**AIM OF THE EXERCISE:**
In the entries below, find the line containing "Continue the FreeCAD" and the line containing "TABLE_PALER_Y = (-0.13, -0.06)". Copy those two lines and everything between them exactly, and only that.

Records with modeling code
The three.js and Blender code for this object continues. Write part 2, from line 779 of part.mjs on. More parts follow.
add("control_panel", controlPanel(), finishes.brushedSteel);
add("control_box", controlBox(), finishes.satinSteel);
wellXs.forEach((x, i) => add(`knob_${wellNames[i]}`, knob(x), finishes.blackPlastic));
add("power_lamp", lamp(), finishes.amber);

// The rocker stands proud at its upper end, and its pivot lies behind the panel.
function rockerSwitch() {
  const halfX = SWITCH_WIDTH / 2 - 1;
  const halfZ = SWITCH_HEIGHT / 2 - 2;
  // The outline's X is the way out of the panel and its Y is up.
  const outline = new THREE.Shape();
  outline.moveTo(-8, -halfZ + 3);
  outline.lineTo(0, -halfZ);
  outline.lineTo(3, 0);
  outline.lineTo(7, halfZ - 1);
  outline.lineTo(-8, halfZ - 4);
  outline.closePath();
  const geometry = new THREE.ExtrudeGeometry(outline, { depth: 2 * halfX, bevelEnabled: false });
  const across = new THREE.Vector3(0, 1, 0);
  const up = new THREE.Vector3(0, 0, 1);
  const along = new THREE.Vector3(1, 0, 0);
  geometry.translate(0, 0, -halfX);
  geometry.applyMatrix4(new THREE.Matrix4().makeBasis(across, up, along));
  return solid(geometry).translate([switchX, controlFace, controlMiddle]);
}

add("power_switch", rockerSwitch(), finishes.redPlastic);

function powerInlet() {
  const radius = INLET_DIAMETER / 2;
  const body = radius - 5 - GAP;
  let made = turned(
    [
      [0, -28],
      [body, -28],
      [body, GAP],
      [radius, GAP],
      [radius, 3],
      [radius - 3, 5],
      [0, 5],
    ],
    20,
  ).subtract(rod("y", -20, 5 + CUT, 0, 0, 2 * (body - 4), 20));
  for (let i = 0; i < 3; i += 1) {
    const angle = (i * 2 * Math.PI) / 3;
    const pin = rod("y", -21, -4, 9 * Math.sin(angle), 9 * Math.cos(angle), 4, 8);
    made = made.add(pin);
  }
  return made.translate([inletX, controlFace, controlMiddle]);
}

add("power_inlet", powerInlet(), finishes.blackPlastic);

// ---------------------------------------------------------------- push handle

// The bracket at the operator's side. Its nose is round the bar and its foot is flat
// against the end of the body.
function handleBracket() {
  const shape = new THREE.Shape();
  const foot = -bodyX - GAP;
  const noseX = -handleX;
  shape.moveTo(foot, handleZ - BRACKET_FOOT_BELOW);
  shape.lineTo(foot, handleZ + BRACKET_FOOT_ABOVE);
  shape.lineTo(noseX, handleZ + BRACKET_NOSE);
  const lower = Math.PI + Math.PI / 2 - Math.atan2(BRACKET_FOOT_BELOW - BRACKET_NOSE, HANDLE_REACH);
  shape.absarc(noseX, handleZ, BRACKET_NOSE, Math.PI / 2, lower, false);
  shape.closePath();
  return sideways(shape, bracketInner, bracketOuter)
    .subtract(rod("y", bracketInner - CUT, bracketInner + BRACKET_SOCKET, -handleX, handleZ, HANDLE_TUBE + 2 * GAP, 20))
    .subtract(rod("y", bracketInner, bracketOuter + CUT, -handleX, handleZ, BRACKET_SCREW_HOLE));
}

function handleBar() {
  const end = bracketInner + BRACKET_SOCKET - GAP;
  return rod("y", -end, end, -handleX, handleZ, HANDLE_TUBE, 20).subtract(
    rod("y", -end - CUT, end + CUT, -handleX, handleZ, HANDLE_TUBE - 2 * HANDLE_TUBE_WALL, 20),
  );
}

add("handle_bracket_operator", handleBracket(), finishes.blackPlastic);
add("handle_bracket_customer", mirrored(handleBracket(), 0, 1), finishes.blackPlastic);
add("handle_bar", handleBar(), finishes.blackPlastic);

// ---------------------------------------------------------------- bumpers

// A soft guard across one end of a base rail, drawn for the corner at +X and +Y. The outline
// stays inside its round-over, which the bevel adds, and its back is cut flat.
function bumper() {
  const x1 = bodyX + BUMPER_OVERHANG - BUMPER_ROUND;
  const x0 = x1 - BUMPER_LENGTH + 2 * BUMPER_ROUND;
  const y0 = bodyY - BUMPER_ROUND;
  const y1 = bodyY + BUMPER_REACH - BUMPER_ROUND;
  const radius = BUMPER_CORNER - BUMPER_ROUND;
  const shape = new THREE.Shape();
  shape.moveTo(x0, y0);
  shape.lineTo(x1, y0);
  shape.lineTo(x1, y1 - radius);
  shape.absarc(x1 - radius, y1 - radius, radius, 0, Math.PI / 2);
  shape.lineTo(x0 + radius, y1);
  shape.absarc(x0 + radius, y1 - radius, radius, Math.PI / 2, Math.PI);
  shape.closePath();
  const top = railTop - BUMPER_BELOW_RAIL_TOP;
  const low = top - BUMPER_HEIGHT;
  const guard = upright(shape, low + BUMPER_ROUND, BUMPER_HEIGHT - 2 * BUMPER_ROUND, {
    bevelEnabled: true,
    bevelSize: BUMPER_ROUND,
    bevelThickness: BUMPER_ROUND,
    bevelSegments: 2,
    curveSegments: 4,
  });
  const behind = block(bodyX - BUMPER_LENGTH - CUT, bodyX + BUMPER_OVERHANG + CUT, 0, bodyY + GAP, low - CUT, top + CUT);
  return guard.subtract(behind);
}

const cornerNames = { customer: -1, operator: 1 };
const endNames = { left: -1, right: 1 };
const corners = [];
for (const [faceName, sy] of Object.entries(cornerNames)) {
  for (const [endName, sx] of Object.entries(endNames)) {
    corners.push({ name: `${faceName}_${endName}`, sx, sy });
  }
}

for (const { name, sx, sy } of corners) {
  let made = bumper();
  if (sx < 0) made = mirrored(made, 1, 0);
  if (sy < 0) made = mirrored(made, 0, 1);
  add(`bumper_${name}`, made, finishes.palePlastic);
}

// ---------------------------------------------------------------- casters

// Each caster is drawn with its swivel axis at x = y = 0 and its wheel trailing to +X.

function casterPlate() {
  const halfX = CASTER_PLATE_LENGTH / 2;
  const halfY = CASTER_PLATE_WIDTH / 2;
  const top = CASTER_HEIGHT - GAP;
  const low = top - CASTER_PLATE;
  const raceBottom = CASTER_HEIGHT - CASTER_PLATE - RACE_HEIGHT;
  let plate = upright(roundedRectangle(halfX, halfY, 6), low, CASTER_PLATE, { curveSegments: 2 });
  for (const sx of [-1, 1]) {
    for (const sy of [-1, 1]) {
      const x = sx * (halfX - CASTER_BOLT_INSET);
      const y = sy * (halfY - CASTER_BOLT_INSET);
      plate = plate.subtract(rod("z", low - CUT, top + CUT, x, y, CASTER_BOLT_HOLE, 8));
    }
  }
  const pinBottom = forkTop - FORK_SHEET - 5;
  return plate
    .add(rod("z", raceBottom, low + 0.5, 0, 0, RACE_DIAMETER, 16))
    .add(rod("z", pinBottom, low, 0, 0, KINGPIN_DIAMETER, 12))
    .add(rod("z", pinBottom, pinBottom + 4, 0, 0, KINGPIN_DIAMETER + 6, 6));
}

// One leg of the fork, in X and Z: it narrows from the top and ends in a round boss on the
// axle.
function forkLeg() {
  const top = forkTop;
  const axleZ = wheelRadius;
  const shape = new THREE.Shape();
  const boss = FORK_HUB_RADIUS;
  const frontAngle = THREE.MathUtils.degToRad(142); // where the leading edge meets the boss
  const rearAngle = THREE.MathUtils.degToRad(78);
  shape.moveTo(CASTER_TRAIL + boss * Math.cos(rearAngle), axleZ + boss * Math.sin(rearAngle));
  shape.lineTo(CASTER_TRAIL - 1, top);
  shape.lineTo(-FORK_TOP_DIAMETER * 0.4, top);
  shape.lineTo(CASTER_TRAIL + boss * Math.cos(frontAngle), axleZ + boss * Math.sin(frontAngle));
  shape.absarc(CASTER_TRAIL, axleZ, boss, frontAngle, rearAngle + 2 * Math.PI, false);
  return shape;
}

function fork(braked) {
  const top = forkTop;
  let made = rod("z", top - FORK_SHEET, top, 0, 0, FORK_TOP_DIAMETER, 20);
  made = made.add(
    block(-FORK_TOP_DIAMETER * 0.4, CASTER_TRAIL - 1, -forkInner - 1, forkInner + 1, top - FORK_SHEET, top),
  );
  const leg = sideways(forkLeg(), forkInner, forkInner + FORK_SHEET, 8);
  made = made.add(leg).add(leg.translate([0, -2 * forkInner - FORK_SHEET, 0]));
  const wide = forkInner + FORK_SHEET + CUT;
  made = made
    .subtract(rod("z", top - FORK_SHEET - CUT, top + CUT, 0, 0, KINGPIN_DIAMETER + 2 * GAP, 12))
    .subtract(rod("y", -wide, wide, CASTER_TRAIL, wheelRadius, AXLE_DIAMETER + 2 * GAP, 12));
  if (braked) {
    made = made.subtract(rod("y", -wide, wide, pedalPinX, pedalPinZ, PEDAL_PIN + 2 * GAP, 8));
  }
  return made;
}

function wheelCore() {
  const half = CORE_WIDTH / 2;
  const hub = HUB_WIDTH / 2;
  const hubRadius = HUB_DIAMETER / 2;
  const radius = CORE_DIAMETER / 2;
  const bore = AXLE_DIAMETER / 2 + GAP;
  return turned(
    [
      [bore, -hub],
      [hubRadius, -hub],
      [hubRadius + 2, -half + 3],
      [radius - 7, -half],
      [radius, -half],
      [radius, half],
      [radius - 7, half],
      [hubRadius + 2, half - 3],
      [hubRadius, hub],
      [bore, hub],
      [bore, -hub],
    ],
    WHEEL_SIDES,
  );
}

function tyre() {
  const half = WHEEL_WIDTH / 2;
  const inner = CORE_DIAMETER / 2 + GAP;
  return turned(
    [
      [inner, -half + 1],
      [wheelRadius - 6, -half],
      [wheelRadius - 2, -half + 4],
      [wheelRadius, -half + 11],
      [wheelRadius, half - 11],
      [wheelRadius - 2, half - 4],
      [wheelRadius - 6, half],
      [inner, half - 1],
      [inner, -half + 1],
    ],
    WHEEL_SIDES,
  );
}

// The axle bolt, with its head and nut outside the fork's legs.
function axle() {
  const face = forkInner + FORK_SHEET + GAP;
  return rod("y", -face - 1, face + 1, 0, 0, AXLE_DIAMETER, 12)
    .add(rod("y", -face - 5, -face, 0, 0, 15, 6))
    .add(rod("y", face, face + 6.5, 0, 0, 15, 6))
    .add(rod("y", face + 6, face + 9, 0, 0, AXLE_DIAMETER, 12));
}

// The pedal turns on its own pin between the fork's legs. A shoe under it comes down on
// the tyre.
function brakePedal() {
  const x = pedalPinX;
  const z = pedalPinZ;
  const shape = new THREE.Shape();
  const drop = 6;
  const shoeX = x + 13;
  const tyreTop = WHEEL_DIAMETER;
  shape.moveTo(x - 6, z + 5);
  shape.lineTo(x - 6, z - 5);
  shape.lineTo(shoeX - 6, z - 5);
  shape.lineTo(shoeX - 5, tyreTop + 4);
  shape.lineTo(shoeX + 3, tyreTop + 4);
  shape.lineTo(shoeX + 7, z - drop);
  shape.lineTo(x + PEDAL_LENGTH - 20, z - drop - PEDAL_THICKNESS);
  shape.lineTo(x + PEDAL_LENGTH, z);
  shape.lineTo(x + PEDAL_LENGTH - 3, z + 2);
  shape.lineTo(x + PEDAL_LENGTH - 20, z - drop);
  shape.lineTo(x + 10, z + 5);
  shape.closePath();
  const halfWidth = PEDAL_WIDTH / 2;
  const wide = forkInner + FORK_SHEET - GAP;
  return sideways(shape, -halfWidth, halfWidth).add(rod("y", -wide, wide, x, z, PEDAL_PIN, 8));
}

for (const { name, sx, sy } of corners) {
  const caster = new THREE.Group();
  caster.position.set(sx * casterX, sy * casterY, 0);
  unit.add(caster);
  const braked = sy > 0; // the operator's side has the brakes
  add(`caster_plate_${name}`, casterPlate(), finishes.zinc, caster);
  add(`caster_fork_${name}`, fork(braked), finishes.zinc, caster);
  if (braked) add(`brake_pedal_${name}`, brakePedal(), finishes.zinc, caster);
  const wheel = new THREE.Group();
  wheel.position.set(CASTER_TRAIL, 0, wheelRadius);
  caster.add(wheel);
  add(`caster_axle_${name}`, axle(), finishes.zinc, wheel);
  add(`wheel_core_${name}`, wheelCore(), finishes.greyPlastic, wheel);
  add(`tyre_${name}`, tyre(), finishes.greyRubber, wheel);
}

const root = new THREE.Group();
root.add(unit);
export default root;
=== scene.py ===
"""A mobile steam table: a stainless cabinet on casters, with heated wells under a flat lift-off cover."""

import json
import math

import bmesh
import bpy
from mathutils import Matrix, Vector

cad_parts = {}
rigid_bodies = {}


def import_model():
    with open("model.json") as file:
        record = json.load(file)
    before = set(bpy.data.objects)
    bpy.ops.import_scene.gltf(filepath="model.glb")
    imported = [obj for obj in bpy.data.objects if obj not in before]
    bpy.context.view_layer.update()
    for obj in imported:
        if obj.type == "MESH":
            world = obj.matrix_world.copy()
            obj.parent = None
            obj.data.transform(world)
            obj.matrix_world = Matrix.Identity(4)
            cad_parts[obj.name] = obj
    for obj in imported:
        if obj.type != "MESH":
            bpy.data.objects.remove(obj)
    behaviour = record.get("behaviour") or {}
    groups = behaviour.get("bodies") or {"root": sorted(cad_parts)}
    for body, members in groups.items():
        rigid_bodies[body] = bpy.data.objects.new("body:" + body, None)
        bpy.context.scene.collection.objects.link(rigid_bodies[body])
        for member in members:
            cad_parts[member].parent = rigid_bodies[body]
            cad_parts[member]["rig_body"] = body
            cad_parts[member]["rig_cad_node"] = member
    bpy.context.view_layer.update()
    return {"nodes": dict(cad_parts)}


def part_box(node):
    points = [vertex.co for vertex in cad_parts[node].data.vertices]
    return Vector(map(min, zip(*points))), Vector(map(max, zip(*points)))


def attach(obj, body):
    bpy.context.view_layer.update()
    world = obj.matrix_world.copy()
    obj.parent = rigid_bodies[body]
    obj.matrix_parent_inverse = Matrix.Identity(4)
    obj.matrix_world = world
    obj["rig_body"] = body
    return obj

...

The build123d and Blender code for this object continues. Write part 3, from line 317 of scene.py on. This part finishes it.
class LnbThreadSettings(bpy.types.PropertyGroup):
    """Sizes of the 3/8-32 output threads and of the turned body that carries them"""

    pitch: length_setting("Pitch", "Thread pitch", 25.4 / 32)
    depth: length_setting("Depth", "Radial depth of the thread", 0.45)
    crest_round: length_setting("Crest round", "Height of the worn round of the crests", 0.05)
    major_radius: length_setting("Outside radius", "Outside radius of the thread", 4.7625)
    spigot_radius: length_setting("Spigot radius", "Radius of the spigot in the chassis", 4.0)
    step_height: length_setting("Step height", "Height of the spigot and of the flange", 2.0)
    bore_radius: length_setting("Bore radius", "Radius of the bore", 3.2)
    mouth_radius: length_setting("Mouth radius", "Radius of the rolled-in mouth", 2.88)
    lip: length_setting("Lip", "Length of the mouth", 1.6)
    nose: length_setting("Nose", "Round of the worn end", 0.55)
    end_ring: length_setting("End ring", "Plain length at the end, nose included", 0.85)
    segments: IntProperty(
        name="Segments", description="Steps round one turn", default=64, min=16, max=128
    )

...

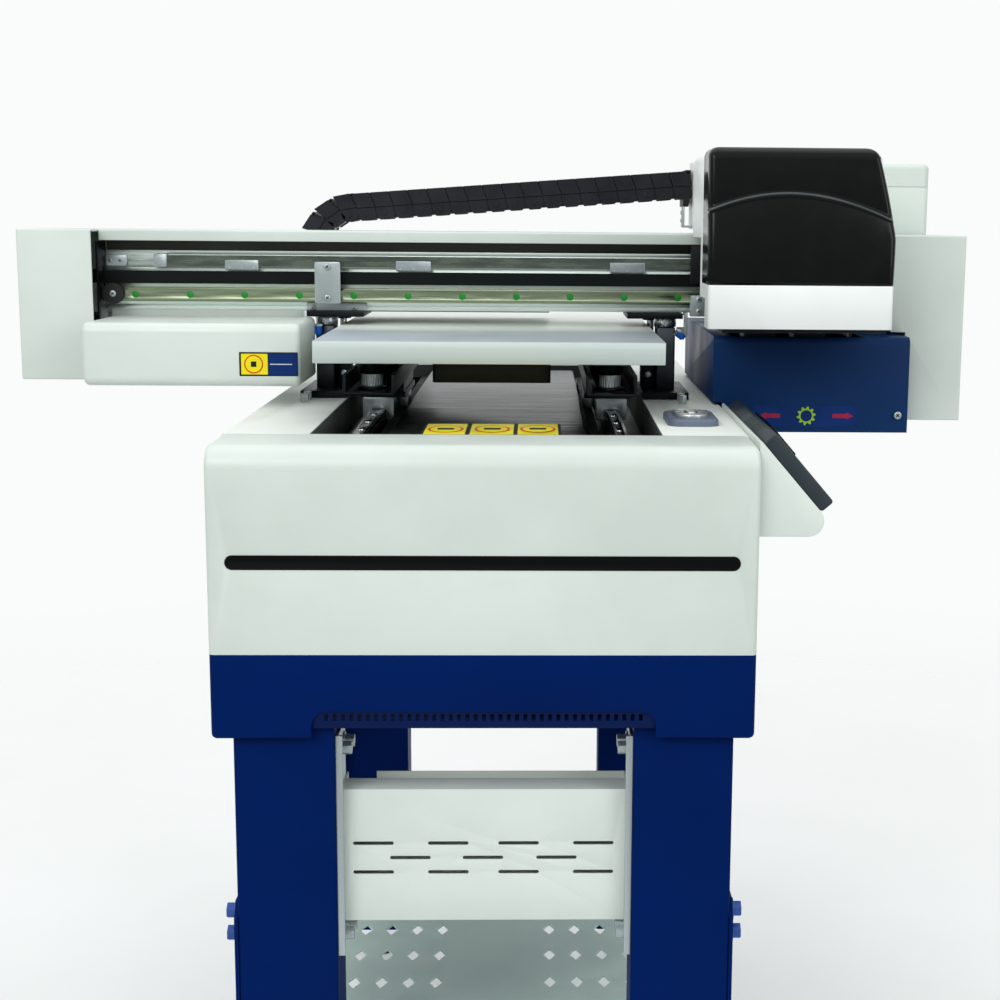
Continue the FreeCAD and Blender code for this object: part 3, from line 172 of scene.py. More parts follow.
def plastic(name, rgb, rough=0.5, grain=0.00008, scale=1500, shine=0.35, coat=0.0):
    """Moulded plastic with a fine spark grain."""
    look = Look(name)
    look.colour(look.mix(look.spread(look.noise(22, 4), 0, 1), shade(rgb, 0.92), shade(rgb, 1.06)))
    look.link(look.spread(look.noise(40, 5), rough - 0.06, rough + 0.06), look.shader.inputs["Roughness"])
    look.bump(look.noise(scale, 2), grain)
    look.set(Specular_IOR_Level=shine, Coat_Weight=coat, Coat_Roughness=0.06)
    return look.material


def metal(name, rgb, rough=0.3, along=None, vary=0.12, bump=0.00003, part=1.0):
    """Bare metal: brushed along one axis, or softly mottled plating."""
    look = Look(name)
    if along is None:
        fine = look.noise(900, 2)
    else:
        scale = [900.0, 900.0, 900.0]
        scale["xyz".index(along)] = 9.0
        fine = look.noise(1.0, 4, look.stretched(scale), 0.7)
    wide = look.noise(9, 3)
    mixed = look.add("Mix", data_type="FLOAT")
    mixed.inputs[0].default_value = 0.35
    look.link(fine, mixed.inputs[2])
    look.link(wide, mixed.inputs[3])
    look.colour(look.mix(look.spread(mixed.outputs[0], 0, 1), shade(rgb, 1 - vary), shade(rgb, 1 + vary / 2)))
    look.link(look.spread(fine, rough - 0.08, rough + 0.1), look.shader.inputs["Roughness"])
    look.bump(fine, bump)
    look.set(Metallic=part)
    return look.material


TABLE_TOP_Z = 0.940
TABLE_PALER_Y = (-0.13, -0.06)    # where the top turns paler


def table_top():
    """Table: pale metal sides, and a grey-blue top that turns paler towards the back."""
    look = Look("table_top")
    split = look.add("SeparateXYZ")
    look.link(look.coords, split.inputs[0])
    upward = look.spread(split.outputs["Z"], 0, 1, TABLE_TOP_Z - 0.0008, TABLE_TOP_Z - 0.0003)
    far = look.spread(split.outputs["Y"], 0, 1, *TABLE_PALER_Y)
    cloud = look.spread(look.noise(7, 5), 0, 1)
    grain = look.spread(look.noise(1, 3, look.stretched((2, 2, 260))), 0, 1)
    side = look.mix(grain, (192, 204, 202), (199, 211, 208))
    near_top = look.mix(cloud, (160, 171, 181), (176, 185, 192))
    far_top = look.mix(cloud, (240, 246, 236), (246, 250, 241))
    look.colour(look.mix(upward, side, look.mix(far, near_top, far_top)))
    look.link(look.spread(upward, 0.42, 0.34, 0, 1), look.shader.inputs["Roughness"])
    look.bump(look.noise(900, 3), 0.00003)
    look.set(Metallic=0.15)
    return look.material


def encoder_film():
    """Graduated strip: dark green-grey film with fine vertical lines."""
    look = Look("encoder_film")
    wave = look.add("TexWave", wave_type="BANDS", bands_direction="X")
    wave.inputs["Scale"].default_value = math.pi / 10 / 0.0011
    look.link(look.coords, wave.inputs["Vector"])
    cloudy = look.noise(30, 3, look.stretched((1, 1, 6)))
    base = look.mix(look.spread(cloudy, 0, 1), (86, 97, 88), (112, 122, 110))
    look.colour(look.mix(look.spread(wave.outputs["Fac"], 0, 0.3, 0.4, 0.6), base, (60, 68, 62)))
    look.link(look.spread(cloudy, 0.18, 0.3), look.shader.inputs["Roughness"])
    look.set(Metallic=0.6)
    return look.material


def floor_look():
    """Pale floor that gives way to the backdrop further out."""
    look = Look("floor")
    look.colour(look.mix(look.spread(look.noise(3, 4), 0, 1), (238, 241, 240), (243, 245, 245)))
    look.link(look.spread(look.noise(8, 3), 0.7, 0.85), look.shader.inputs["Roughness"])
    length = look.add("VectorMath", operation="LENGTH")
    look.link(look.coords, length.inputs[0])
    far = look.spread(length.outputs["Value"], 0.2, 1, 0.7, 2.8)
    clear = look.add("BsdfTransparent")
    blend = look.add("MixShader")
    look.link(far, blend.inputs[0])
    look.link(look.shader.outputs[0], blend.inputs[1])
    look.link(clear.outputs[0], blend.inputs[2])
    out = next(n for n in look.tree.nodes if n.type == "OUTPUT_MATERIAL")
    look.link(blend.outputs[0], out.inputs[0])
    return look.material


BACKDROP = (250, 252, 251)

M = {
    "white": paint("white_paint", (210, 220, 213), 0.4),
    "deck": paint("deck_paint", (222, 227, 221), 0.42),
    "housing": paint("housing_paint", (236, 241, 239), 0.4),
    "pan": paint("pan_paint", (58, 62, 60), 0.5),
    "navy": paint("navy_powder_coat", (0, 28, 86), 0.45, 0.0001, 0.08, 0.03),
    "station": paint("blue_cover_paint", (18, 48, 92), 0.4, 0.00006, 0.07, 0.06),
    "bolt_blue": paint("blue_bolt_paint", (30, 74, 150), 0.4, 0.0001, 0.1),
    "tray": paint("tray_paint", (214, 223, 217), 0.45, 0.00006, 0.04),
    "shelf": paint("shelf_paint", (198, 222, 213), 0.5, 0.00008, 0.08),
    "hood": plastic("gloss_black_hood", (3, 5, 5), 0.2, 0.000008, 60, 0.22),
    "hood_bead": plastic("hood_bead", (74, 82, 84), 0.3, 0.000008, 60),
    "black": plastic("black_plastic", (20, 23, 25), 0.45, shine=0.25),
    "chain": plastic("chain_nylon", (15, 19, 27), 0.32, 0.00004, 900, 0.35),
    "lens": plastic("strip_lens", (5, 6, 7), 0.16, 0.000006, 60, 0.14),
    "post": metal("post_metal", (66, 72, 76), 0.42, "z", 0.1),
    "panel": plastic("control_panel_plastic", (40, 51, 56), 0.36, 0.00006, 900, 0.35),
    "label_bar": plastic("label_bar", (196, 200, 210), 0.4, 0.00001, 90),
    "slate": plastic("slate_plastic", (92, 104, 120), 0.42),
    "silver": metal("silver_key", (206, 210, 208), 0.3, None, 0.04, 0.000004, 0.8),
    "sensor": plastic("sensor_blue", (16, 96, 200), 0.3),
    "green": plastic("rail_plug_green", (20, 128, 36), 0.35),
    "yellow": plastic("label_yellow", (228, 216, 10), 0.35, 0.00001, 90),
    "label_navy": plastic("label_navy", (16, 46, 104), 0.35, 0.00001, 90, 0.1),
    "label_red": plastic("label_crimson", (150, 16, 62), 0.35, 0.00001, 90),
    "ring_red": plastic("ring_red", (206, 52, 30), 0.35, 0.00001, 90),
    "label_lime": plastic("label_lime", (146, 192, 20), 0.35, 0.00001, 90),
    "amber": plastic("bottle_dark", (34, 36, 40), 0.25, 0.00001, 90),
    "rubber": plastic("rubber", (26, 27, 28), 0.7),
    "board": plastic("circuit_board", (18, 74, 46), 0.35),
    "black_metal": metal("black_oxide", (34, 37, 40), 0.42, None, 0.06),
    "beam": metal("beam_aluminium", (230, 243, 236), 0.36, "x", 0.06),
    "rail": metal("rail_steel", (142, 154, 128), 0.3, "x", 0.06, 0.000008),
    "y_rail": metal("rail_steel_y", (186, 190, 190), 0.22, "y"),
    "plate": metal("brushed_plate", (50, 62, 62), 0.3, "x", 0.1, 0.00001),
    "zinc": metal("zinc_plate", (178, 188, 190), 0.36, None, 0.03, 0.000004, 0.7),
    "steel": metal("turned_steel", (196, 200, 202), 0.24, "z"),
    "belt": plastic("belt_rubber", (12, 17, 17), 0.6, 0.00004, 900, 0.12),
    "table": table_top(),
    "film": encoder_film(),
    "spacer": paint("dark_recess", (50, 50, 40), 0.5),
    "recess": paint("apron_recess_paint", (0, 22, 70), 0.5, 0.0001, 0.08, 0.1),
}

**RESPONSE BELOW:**
Continue the FreeCAD and Blender code for this object: part 3, from line 172 of scene.py. More parts follow.
def plastic(name, rgb, rough=0.5, grain=0.00008, scale=1500, shine=0.35, coat=0.0):
    """Moulded plastic with a fine spark grain."""
    look = Look(name)
    look.colour(look.mix(look.spread(look.noise(22, 4), 0, 1), shade(rgb, 0.92), shade(rgb, 1.06)))
    look.link(look.spread(look.noise(40, 5), rough - 0.06, rough + 0.06), look.shader.inputs["Roughness"])
    look.bump(look.noise(scale, 2), grain)
    look.set(Specular_IOR_Level=shine, Coat_Weight=coat, Coat_Roughness=0.06)
    return look.material


def metal(name, rgb, rough=0.3, along=None, vary=0.12, bump=0.00003, part=1.0):
    """Bare metal: brushed along one axis, or softly mottled plating."""
    look = Look(name)
    if along is None:
        fine = look.noise(900, 2)
    else:
        scale = [900.0, 900.0, 900.0]
        scale["xyz".index(along)] = 9.0
        fine = look.noise(1.0, 4, look.stretched(scale), 0.7)
    wide = look.noise(9, 3)
    mixed = look.add("Mix", data_type="FLOAT")
    mixed.inputs[0].default_value = 0.35
    look.link(fine, mixed.inputs[2])
    look.link(wide, mixed.inputs[3])
    look.colour(look.mix(look.spread(mixed.outputs[0], 0, 1), shade(rgb, 1 - vary), shade(rgb, 1 + vary / 2)))
    look.link(look.spread(fine, rough - 0.08, rough + 0.1), look.shader.inputs["Roughness"])
    look.bump(fine, bump)
    look.set(Metallic=part)
    return look.material


TABLE_TOP_Z = 0.940
TABLE_PALER_Y = (-0.13, -0.06)    # where the top turns paler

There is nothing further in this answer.